I tried every flavor in varying degrees of intensity (meaning more or less squirts) in both Bud Light and Coors Light. And I’ve got to be honest, I recoiled in horror more than a couple times.

I’ve moved on from my Natty Lite-swilling college days, though back then I genuinely did enjoy the taste. It was so easy, so inoffensive, the blank canvas for whatever night (or day) of debauchery lay ahead. But not everyone was so easily appeased. I remember lots of people not loving the taste of beer but suffering through it in the name of flip cup or beer pong.

It’s tough to imagine your teammate adding a few drops of Mexican Lime flavoring before each round of a drinking game, but I suppose it’s not inconceivable. Of the six flavors, I found Cherry Wheat, Mexican Lime, and Wild Blueberry to be the most palatable. They make a Bud Light taste like a cherry Bud Light. Or, if you give it a few hard squirts, like a glass of Luden’s cough drops. If drinking fruit juice and getting a buzz on is your goal, there might be something here for you.

The other three flavors I had a much tougher time with. And I think I know why: Unlike the others, which add primarily a fruit flavor, Apple Amber Ale, American Pale Ale, and Irish Porter are all more obviously attempting to emulate a beer style. This was a mental hurdle with that I just couldn’t get past. All of a sudden, my Coors Light was black as ink and had a thick foamy head that wasn’t there before. Mixing this concoction was like watching a gruesome car wreck in slow motion — you know it’s bad, but you just can’t stop staring.

I struggled with the taste, too. The apple one is said to make a cheap beer taste more like cider, but while the aroma panged of apple candies, the aftertaste was bitter and wouldn’t quit. Similarly, the pale ale drops imparted a flavor I can only describe as fake hops, which I suppose is exactly what this is. “If you want your beer to taste hoppier, you can just add another squirt,” Hanley suggested. A tiny squirt into a full beer was palatable, but anything more and the whole thing fell apart.

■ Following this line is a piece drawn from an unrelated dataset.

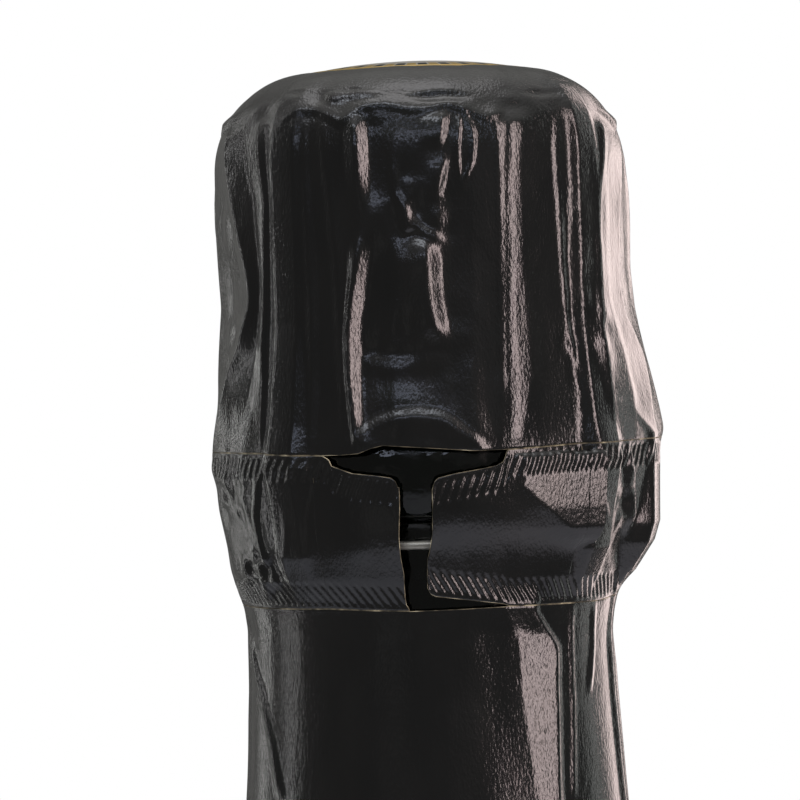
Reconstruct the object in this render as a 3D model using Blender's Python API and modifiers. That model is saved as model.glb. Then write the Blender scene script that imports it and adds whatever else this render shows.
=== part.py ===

“Not too many people will find our Pale Ale to be the best tasting pale ale they’ve ever had,” Hanley said of this flavor, “but every craft beer enthusiast with a halfway open mind will quickly discover that it’s a major improvement over plain Keystone Ice!”

And then there was the Irish Porter. Like caviar and Fruit Roll-Ups, some things just aren’t meant to be combined. For my taste, Bud Light and an Irish Porter are two of them. I will say, for those totally new to craft, the taste could pass as a mediocre porter. Put mildly, the smell was off-putting. But it was the appearance that really got me. There was this giant head of foam that dissipated slowly, leaving iceberg-like chunks in its wake. It felt less like a bridge to craft beer and more like a spike strip glistening across the highway.

It’s here I feel compelled to reiterate that I’m really not the target audience for this stuff. Hanley knew this, and reminded me on numerous occasions that this isn’t a gimmick but a real product he believes in: “While we cannot call our product all natural, it is not just a bunch of cheap chemicals. This is not Kool-Aid or MiO. Our ingredients are genuine and expensive. It’s a serious product.”

Serious for whom? I’m not entirely sure. Certainly not me. But is there a use case somewhere in all this for a hot summer day, a cooler of crappy light lager and a little bottle of Mexican Lime beer drops? Perhaps.